やっぱりLiveが好き

目の前の空間を味わうのが好きな人の記録🍀

「坂東玉三郎 下関特別公演」6/28 下関市民会館 ②

**<由縁の月>

DVDと同じように赤地に白のお着物に黒い打掛の衣装。
舞台が大きいのでろうそくではなく、和紙で上に広がったような形の、和紙のようなもので形づくられたものが両脇に置かれてる。後ろに舞台を覆うほどの屏風、上手に富山清琴さんと清仁さん。舞台が広いから、玉さま、舞台中央の方を若干向きつつも、客席側を向いたような位置にいらっしゃって音と唄がダイレクトにこちらに響くようなかたち。

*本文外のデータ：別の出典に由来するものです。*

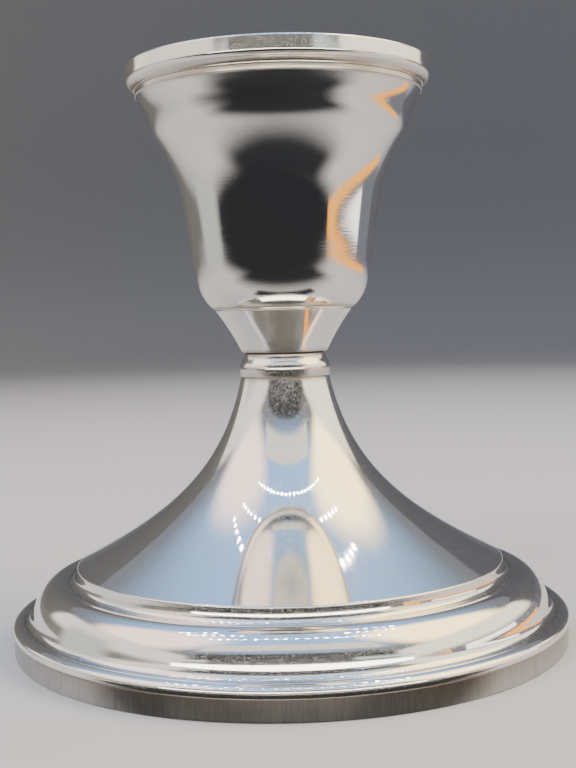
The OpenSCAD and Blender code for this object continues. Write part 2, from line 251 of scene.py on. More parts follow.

玉さま、DVDでもそうなんだけど、松山太夫のように帯を前で大きく結んだ形で、でもDVDより大きい!!(もしかしたら鉤簾の戸だったかも)それこそ松山太夫のようなああいう帯の形。踊るのには大きいのかもしれないけど、その大きさと斜めにこうふっくらなっている帯の形がたまらんのですよ・・・。
衣装の細かなそれらすべてが、玉さま全体のフォルムとなって、それが感じられるものにも大きく影響しているような気がして。それに後ろが!後ろが!!!!客席に背を向けたときに見えるうなじのあたりがDVDよりはるかに大きく開いていて「ひゃぁぁぁぁ!!」ってなってしまう(笑)物凄くものすごーーーーく艶やかで。で、背を向けたときに見えるそのうなじと打掛の真ん中の月、お姿そのものが素敵で、見惚れる。あまりにそのお姿が美しすぎてその印象が一番強い💦
懐紙をもってゆったりと踊られるときのその角度や、身に纏うすべてと玉さまからあふれる風格と、鬘の後れ毛一つ、何とも言えないその表情にも昔を想う切なさが溢れていて素敵だった。

**<鉤簾の戸>

お座りになった姿で、団扇で顔を隠しての始まり。
座り姿勢から立ち姿勢、立ち姿勢から座り姿勢への躍りが多いこの曲だけど、玉さまはどの体勢でも姿勢でもだけど、特にお座りになったときの艶やかさが凄い…。最後に二人で蚊帳のなか、なんだけど、客席が皆引き込まれてるのがわかる…もう一回観たいなぁ。あの世界に入りたい。

**<鐘ヶ岬>

幕が上がると大きな鐘がある!
そうだった、能楽堂ではそういった舞台装置がない中での舞だったから、濃密な空間で無い鐘を感じてた。
実際に鐘がある、そのときに初めて「この劇場の大きさ」に気づいた。この広いホールに舞台上のすべてを合わせてること、玉さまの意識の広がり、どこまで行き届かせているか、拡大させているかということ。
ただ、パッと来て公演が出来るわけではないんだ。その劇場を知りその場に合わせたものを用意し、それに合わせた意識の使い方、在り方をする。当たり前なんだけど、毎回そうして公演してくださっている。それだけいろんなところに巡らせている。
それだけのことをしてくださっているから、毎回心地よく夢中にその舞台を観られる。それに合わせて踊る、演じる。その自在の変化を観ることの凄さを改めて感じた。

そして引抜。今回は熱海のように横から見ることはできないし、しかも少し遠かったけど、目で見えなくとも今黒い糸を何本も抜いて…とまったく手が止まる暇もないことをわかってはいるので、それを思い出しつつ目の前の舞台でのことと重ね合わせながらみせていただいた。
やっぱり凄い技だしそこに美しさも表せる玉さまと玉雪さんに圧倒された。

舞台の大きさが変わった、といえばはらはら落ちる桜吹雪もあった!!こういうことができるのはまたこういう大きなホールの良さでもある、と思った。
視覚的にその世界を作り出せること、それもこの公演の良さだった。


** <カーテンコール>

鐘ヶ岬が終わると客席から大きな拍手。幕が上がり中央にお辞儀をされた玉さま。お座りになった状態で上手、下手にご挨拶され、中央へ、そして幕がおりる。
それでも拍手は終わらず再度幕が上がる。今度は富山清琴さん清仁さんへの感謝の手をかざされると、さらにさらに大きい拍手。自然と感情のこもるその拍手が、しっかりとお二人へも届いてると思う。
カーテンコールの玉さまの、目がふぁっと変わる瞬間があって、そういうときに今つうじあってること
、拍手にこめた気持ちが伝わってるはず、と感じる。この瞬間に立ち会えることが嬉しい。